(Recorded information)
__________________________________________________
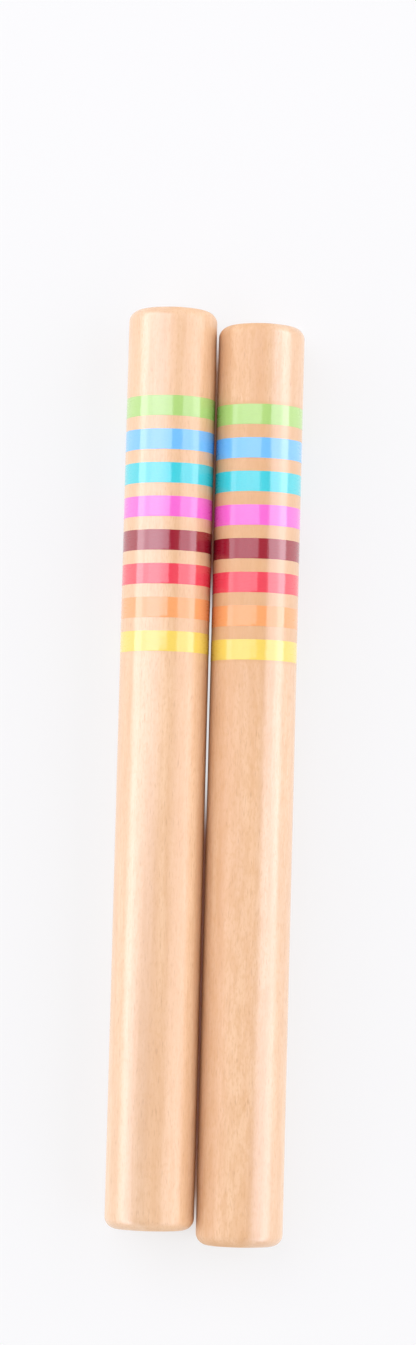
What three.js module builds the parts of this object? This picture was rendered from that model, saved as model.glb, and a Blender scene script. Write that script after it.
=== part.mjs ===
// A pair of claves: two loose hardwood sticks, turned from round bar, lying side by side.
// Each stick has rounded ends and eight rings of coloured lacquer near one end.
//
// Millimetres, +Z up. The sticks lie on z = 0 with their axes along Y and their lacquered ends
// towards +Y. The origin is at the middle of the bottom of the pair's box.

import * as THREE from "three";

// ---- driving dimensions ----
const STICK_LENGTH = 180;
const LEFT_DIAMETER = 17.5; // over the flats of the turned polygon
const RIGHT_DIAMETER = 17.0;
const END_ROUNDING = 2.3; // sanded radius between the side and each end face
const STICK_GAP = 0.3; // between the two sticks' sides
const AXIAL_STAGGER = 2.7; // the right stick lies this much nearer to -Y

const BAND_WIDTH = 4.0;
const BAND_PITCH = 6.59; // from one band's start to the next one's
const LEFT_FIRST_BAND = 17.8; // from the +Y end face to the first band
const RIGHT_FIRST_BAND = 16.3;
const LACQUER_THICKNESS = 0.18;
const LACQUER_CLEARANCE = 0.02; // between a lacquer ring and the shallow seat it lies in

const FACETS = 36; // sides of each turned piece, with one side facing straight down
const ROUNDING_STEPS = 5;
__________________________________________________
(What you will do) Extract all of the material exactly as it is written.

(Task output)
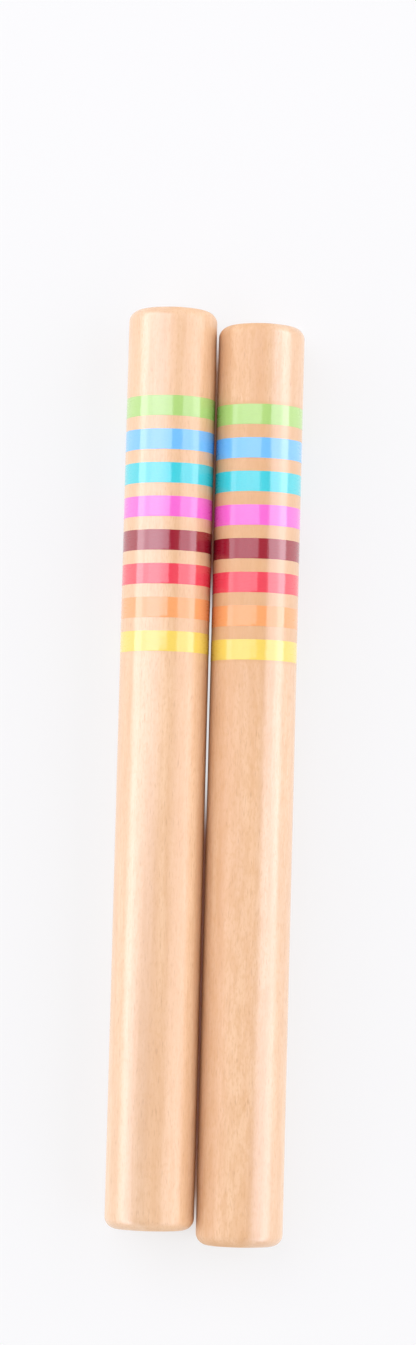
What three.js module builds the parts of this object? This picture was rendered from that model, saved as model.glb, and a Blender scene script. Write that script after it.
=== part.mjs ===
// A pair of claves: two loose hardwood sticks, turned from round bar, lying side by side.
// Each stick has rounded ends and eight rings of coloured lacquer near one end.
//
// Millimetres, +Z up. The sticks lie on z = 0 with their axes along Y and their lacquered ends
// towards +Y. The origin is at the middle of the bottom of the pair's box.

import * as THREE from "three";

// ---- driving dimensions ----
const STICK_LENGTH = 180;
const LEFT_DIAMETER = 17.5; // over the flats of the turned polygon
const RIGHT_DIAMETER = 17.0;
const END_ROUNDING = 2.3; // sanded radius between the side and each end face
const STICK_GAP = 0.3; // between the two sticks' sides
const AXIAL_STAGGER = 2.7; // the right stick lies this much nearer to -Y

const BAND_WIDTH = 4.0;
const BAND_PITCH = 6.59; // from one band's start to the next one's
const LEFT_FIRST_BAND = 17.8; // from the +Y end face to the first band
const RIGHT_FIRST_BAND = 16.3;
const LACQUER_THICKNESS = 0.18;
const LACQUER_CLEARANCE = 0.02; // between a lacquer ring and the shallow seat it lies in

const FACETS = 36; // sides of each turned piece, with one side facing straight down
const ROUNDING_STEPS = 5;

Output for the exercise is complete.